On Tuesday night Williams was defeated in the third round of the singles by Ukraine’s Elina Svitolina 6-4, 6-3. Earlier in the competition, she lost in the women’s doubles alongside her sister Venus — their first ever defeat together in an Olympic tournament.
On Monday Djokovic was left in tears by a loss in the first round of the men’s singles by Argentina’s Juan Martin del Potro. Afterwards, he described it as “one of the toughest losses in my life and my career. The wounds are still fresh.” He followed it up with a loss alongside his Serbian partner Nenad Zimonijic in the second round of the men’s doubles to the Brazilian pair of Marcelo Melo and Bruno Soares.

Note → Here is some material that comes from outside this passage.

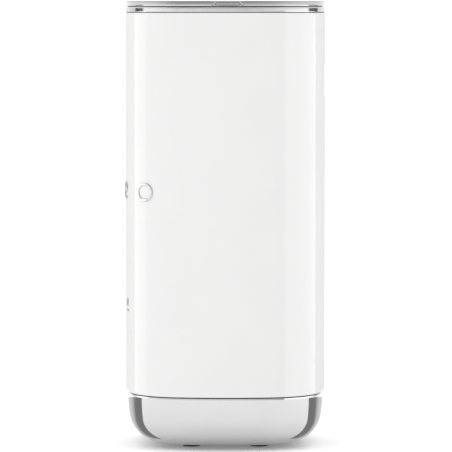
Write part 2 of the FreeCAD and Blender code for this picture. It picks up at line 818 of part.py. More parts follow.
blades = []
for number in range(6):
    length = value("impeller_diameter/2 - 3")
    blade = block(f"blade{number}", "impeller_diameter/2 - 3", "blade_thickness", "blade_height + 0.5")
    turn = Rotation(Vector(0, 0, 1), 60 * number)
    start = turn.multVec(Vector(3, -2.5, 0))
    blade.Placement = FreeCAD.Placement(start, turn)
    blade.setExpression("Placement.Base.z", formula("blade_bottom"))
    blades.append(blade)
wheel_blank = joined(
    "wheel_blank", *blades,
    rod("wheel_disc", "impeller_diameter", "1.5", level="blade_top"),
    rod("wheel_hub", "hub_diameter", "blade_height + 4", level="blade_bottom"))
wheel_trim = tube("wheel_trim", "impeller_diameter + 20", "impeller_diameter", "blade_height + 10",
                  level="blade_bottom - 2")
impeller = carved("impeller", wheel_blank, wheel_trim,
                  rod("wheel_bore", "shaft_diameter", "30", level="blade_bottom + 1"))

coil_ring = DOC.addObject("Part::Torus", "coil_ring")
bind(coil_ring, Radius1="coil_radius", Radius2="coil_tube/2", Angle3="360 - coil_opening")
coil_start = 90 + value("coil_opening") / 2
coil_ring.Placement = FreeCAD.Placement(Vector(), Rotation(Vector(0, 0, 1), coil_start))
place(coil_ring, level="coil_level")
coil_ends = []
for number, (across, along) in enumerate(terminals):
    ball = DOC.addObject("Part::Sphere", f"coil_bend{number}")
    bind(ball, Radius="coil_tube/2")
    place(ball, across, along, "coil_level")
    coil_ends.append(ball)
    coil_ends.append(rod(f"coil_end{number}", "coil_tube", "barrier_top + 8 - coil_level",
                         across, along, "coil_level"))
heater_coil = joined("heater_coil", coil_ring, *coil_ends)

probe_bottom = "dome_floor + 5"
temperature_probe = rod("temperature_probe", "probe_diameter", f"barrier_top + 6 - ({probe_bottom})",
                        "-sensor_reach", "0", probe_bottom)
level_sensor = group("level_sensor", [
    rod(f"electrode{n}", "electrode_diameter", "barrier_floor + 12", x, y, "barrier_bottom - 6")
    for n, (x, y) in enumerate(electrodes)
])
thermal_fuse = block("thermal_fuse", "14", "6", "5", along="-sensor_reach - 6", level="barrier_top")

# ---- motor ----

bracket_holes = [
    rod(f"bracket_hole{n}", "screw_diameter", "10", x, y, "leg_top - 2")
    for n, (x, y) in enumerate(corners("leg_reach"))
]
motor_bracket = carved(
    "motor_bracket",
    block("bracket_plate", "2*leg_reach + 12", "2*leg_reach + 12", "bracket_thickness", level="leg_top"),
    rod("bracket_bore", "bearing_boss", "10", level="leg_top - 2"), *bracket_holes)
bracket_screws = group("bracket_screws", [
    screw(f"bracket_screw{n}", x, y, "motor_bottom", "10 + bracket_thickness")
    for n, (x, y) in enumerate(corners("leg_reach"))
])
can_bore = "motor_diameter - 2*motor_wall"
motor_can = carved(
    "motor_can",
    joined("can_blank",
           tube("can_wall", "motor_diameter", can_bore, "motor_length - motor_plate",
                level="motor_bottom"),
           rod("can_floor", "motor_diameter", "motor_plate", level="motor_bottom"),
           rod("can_boss", "bearing_boss", "motor_plate + bearing_width", level="motor_bottom")),
    rod("can_hole", "shaft_diameter + 2", "5", level="motor_bottom - 1"),
    rod("can_seat", "bearing_diameter", "10", level="motor_bottom + motor_plate"))
motor_end_cap = carved(
    "motor_end_cap",
    joined("end_blank",
           rod("end_plate", "motor_diameter", "motor_plate", level="motor_top - motor_plate"),
           rod("end_boss", "bearing_boss", "bearing_width + motor_plate",
               level="motor_top - motor_plate - bearing_width")),
    rod("end_hole", "shaft_diameter + 2", "5", level="motor_top - 3"),
    rod("end_seat", "bearing_diameter", "bearing_width + 2",
        level="motor_top - motor_plate - bearing_width - 2"))
bearing_bore = "shaft_diameter + 2*shaft_gap"
bearings = group("motor_bearings", [
    tube("lower_bearing", "bearing_diameter", bearing_bore, "bearing_width",
         level="motor_bottom + motor_plate"),
    tube("upper_bearing", "bearing_diameter", bearing_bore, "bearing_width",
         level="motor_top - motor_plate - bearing_width"),
])
motor_stator = tube("motor_stator", can_bore, "stator_bore", "stator_length", level="stator_bottom")
windings = []
for number, level in enumerate(("stator_bottom - winding_thickness/2",
                                "stator_bottom + stator_length + winding_thickness/2")):
    winding = DOC.addObject("Part::Torus", f"winding{number}")
    bind(winding, Radius1=f"({can_bore} + stator_bore)/4", Radius2="winding_thickness/2 - 0.02")
    windings.append(place(winding, level=level))
motor_windings = group("motor_windings", windings)
motor_rotor = tube("motor_rotor", "stator_bore - 2*rotor_gap", "shaft_diameter", "stator_length",
                   level="stator_bottom")
motor_shaft = rod("motor_shaft", "shaft_diameter", "motor_top + 3 - blade_bottom - 1",
                  level="blade_bottom + 1")

# ---- chassis and boards ----

plate = plan_ring("chassis_plate", "plate_inset", None, "plate_bottom", "plate_thickness")
spine_middle = "spine_offset + spine_thickness/2"
chassis_blank = joined(
    "chassis_blank", plate,
    block("chassis_spine", "spine_width", "spine_thickness", "plate_top - barrier_top",
          along=spine_middle, level="barrier_top"),
    block("chassis_foot", "spine_width", "spine_thickness + 10", "spine_thickness",
          along="spine_offset + (spine_thickness + 10)/2", level="barrier_top"))
power_points = [(f"{side}*(power_board_width/2 - 5)", level) for side in (1, -1)
                for level in ("power_board_level + 5", "power_board_level + power_board_height - 5")]
chassis_holes = [
    rod("wire_hole", "18", "10", along="spine_offset/2", level="plate_bottom - 2"),
    block("spine_window", "spine_width/2", "10", "50", along=spine_middle, level="motor_bottom"),
]
chassis_holes += [
    rod(f"ring_hole{n}", "screw_diameter", "10", x, y, "plate_bottom - 2")
    for n, (x, y) in enumerate(corners("lug_spread"))
]
chassis_holes += [
    rod(f"control_hole{n}", "screw_diameter", "10", x, y, "plate_bottom - 2")
    for n, (x, y) in enumerate(corners("control_reach"))
]
chassis_holes += [
    rod(f"foot_hole{n}", "screw_diameter", "10", x, y, "barrier_top - 2")
    for n, (x, y) in enumerate(foot_screws)
]
chassis_holes += [
    rod(f"power_hole{n}", "screw_diameter", "10", x, "spine_offset - 2", z, axis="Y")
    for n, (x, z) in enumerate(power_points)
]
chassis = carved("chassis", chassis_blank, *chassis_holes)
chassis_screws = group("chassis_screws", [
    screw(f"chassis_screw{n}", x, y, "barrier_top + spine_thickness", "spine_thickness + 2.5")
    for n, (x, y) in enumerate(foot_screws)
])
ring_screws = group("ring_screws", [
    screw(f"ring_screw{n}", x, y, "plate_bottom", "plate_thickness + 8", down=False)
    for n, (x, y) in enumerate(corners("lug_spread"))
])

power_spacers = group("power_spacers", [
    tube(f"power_spacer{n}", "spacer_diameter", "screw_diameter", "spacer_height", x,
         "spine_offset - spacer_height", z, axis="Y")
    for n, (x, z) in enumerate(power_points)
])
power_board = carved(
    "power_board",
    block("power_blank", "power_board_width", "board_thickness", "power_board_height",
          along="board_front + board_thickness/2", level="power_board_level"),
    *[rod(f"power_board_hole{n}", "screw_diameter", "10", x, "board_front - 2", z, axis="Y")
      for n, (x, z) in enumerate(power_points)])
power_screws = group("power_screws", [
    joined(f"power_screw{n}",
           rod(f"power_head{n}", "head_diameter", "head_height", x, "board_front - head_height", z,
               axis="Y"),
           rod(f"power_shank{n}", "screw_diameter", "board_thickness + spacer_height + 3", x,
               "board_front", z, axis="Y"))
    for n, (x, z) in enumerate(power_points)
])


def on_board(name, width, depth, height, across, level, back="board_front"):
    """A component that stands out towards -Y from the power board, or from the plane called back."""
    return block(name, width, depth, height, across, f"({back}) - ({depth})/2",
                 f"power_board_level + ({level})")


transformer = on_board("transformer", "30", "22", "26", "12", "8")
relay = on_board("relay", "16", "15", "20", "-17", "10")
capacitors = group("capacitors", [
    rod(f"capacitor{n}", "14", "20", "-19", "board_front - 20", f"power_board_level + {42 + 16 * n}",
        axis="Y")
    for n in range(2)
])
triac = on_board("triac", "10", "4.5", "16", "8", "56")
sink_face = "board_front - 4.5"
heat_sink = joined(
    "heat_sink", on_board("sink_base", "36", "4", "46", "8", "46", sink_face),
    *[on_board(f"sink_fin{n}", "1.6", "14", "46", f"8 - 17.2 + {n}*34.4/6", "46", f"{sink_face} - 3")
      for n in range(7)])

control_slab = plan_ring("control_slab", "control_board_inset", None, "control_bottom", "board_thickness")
control_board = carved("control_board", control_slab, *[
    rod(f"control_board_hole{n}", "screw_diameter", "10", x, y, "control_bottom - 2")
    for n, (x, y) in enumerate(corners("control_reach"))
])
control_spacers = group("control_spacers", [
    tube(f"control_spacer{n}", "spacer_diameter", "screw_diameter", "spacer_height", x, y, "plate_top")
    for n, (x, y) in enumerate(corners("control_reach"))
])
control_screws = group("control_screws", [
    screw(f"control_screw{n}", x, y, "control_top", "board_thickness + spacer_height + plate_thickness")
    for n, (x, y) in enumerate(corners("control_reach"))
])
display_module = block("display_module", "56", "24", "glass_bottom - fit_gap - control_top",
                       along="8", level="control_top")

# ---- keys ----

key_switches = group("key_switches", [
    rod(f"key_switch_{word}", "key_stem + 1", "switch_height", across, "-key_spread", "control_top")
    for word, across in key_places.items()
])
keys = []
returns = []
for word, across in key_places.items():
    keys.append(joined(
        f"key_{word}",
        rod(f"key_cap_{word}", "key_diameter", "glass_top - fit_gap - key_flange_bottom", across,
            "-key_spread", "key_flange_bottom"),
        rod(f"key_flange_{word}", "key_flange", "key_flange_height", across, "-key_spread",
            "key_flange_bottom"),
        rod(f"key_stem_{word}", "key_stem", "key_flange_bottom - stem_bottom", across, "-key_spread",
            "stem_bottom")))
    foot = "control_top + return_gap"
    tall = f"key_flange_bottom - return_gap - ({foot})"
    bore = "return_diameter - 2*return_wall"
    ribs = [
        tube(f"return_rib_{word}{number}", "return_diameter + 2*return_rib", bore, "return_rib",
             across, "-key_spread", f"{foot} + ({tall})*{number}/4 - return_rib/2")
        for number in (1, 2, 3)
    ]
    wall = tube(f"return_wall_{word}", "return_diameter", bore, tall, across, "-key_spread", foot)
    returns.append(joined(f"key_return_{word}", wall, *ribs))

# ---- mains inlet ----

def pin_rods(name):
    """The two round pins, or their bores through the socket's back wall."""
    return [
        rod(f"{name}{number}", "pin_diameter", "pin_length", f"{side}*pin_spread/2",
            f"{inlet_face} - socket_depth - 5", "inlet_level", axis="Y")
        for number, side in enumerate((1, -1))
    ]


inlet_face = "body_width/2 - inlet_recess"
inlet_blank = joined(
    "inlet_blank",
    block("inlet_body", "inlet_width", "inlet_depth", "inlet_height",
          along=f"{inlet_face} - inlet_depth/2", level="inlet_level - inlet_height/2"),
    block("inlet_flange", "inlet_width + 6", "2.5", "inlet_height + 6",
          along="body_width/2 - sleeve_wall - 2.25", level="inlet_level - inlet_height/2 - 3"))
mains_inlet = carved(
    "mains_inlet", inlet_blank,
    block("inlet_socket", "inlet_width - 7", "2*socket_depth", "inlet_height - 6", along=inlet_face,
          level="inlet_level - inlet_height/2 + 3"),
    *pin_rods("pin_bore"))
inlet_pins = group("inlet_pins", pin_rods("inlet_pin"))

# ---- write one file for each sub-part ----

SUBPARTS = [
    base_dome, seam_gasket, body_sleeve, ring_gasket, top_ring, groove_seal, cap_bezel, control_glass,
    side_frame, power_button, power_switch, badge_rings, level_marks,
    feet, base_screws, intake_grille, outlet_grille,
    bulkhead, shaft_seal, pump_volute, volute_gasket, impeller, heater_coil, temperature_probe,
    level_sensor, thermal_fuse,
    motor_bracket, bracket_screws, motor_can, motor_end_cap, bearings, motor_stator, motor_windings,
    motor_rotor, motor_shaft,
    chassis, chassis_screws, ring_screws, power_spacers, power_board, power_screws, transformer, relay,
    capacitors, triac, heat_sink, control_board, control_spacers, control_screws, display_module,
    key_switches, *keys, *returns, mains_inlet, inlet_pins,
]

DOC.recompute()
for item in DOC.Objects:
    if {"Invalid", "Error"} & set(item.State):
        raise RuntimeError(f"{item.Label} did not build: {item.State}")
os.makedirs("parts", exist_ok=True)
for item in SUBPARTS:
    if item.Shape.isNull() or not item.Shape.isValid():
        raise RuntimeError(f"{item.Label} has no valid shape")
    item.Shape.exportStep(f"parts/{item.Label}.step")
print(f"{len(SUBPARTS)} sub-parts written")
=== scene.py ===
import json
import math

import bmesh
import bpy
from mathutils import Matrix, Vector


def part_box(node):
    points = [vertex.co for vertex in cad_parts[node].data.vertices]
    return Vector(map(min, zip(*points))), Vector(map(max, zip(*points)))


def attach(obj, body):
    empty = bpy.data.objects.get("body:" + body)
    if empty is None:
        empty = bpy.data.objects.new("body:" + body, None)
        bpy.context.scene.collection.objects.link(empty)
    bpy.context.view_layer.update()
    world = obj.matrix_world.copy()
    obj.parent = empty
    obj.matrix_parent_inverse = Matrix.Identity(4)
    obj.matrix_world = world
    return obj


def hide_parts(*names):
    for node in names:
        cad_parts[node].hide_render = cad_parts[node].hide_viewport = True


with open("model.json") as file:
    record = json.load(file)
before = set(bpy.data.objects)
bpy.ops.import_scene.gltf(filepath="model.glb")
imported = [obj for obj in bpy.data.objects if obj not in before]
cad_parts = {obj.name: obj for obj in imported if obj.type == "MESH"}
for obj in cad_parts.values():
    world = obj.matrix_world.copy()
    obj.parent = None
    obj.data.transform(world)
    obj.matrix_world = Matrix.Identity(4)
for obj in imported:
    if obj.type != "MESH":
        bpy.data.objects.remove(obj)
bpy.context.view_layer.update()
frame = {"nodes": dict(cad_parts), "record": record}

bl_info = {
    "name": "Free-standing Circulator",
    "version": (1, 0, 0),
    "blender": (4, 5, 0),
    "location": "View3D > Sidebar > Circulator",
    "description": "Builds the finished surfaces of a free-standing circulator around its frame",
    "category": "Object",
}

MM = 0.001
SLEEVE_LOW, SLEEVE_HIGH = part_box("body_sleeve")
DOME_LOW, DOME_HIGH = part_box("base_dome")
RING_LOW, RING_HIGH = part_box("top_ring")
CAP_LOW, CAP_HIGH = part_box("cap_bezel")
GLASS_LOW, GLASS_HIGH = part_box("control_glass")
RIM_LOW, RIM_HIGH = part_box("button_frame")
PUSH_LOW, PUSH_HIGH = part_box("power_button")
HALF_WIDTH = SLEEVE_HIGH.x
RING_BAND_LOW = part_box("ring_gasket")[1].z
CAP_BAND_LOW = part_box("groove_seal")[1].z
BUTTON_MIDDLE = (RIM_LOW + RIM_HIGH) / 2

# distance from a rounding to the points that keep the flat beside it flat
NEAR = 0.3 * MM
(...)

Their departures could help Great Britain, as both its top singles players, reigning men’s singles champion Andy Murray and Johanna Konta, remain in the tournament. Whisper it softly but the nation’s medal tally is poorer than many had hoped for at this stage, so the team could do with all the help it can get.
Protesters score last-minute victory
Expect more political protests over coming days. A federal judge in Brazil has ruled in favour of allowing political protests at Olympics venues, saying that removing protesters is a violation of their right to free expression. Since Friday, several Brazilian spectators have been filmed being removed from stadiums after displaying anti-government slogans, often directed at the country’s interim president Michel Temer. Organisers of the games are expected to appeal the ruling.
The slowcoach in the fast lane
The men’s 100m freestyle is one of the marquee races in Olympic swimming, pitching together some of the world’s fastest humans through water. Spare a thought for the man who becomes the slowest.
In Rio, that dubious honour fell to Robel Kiros Habte of Ethiopia. At 1.02pm local time, he started in the first heat for the competition, alongside the two other slowest qualifiers: Côte d’Ivoire’s Thibaut Amani Danho and Dominican Republic’s Johnny Urena Perez.
Habte, who does not possess the lithe physique of his rivals, proceeded to lose by half the length of the pool in a time of 1.04.95. Still, it has been a memorable games for the swimmer, who was Ethiopia’s flag bearer in the opening ceremony.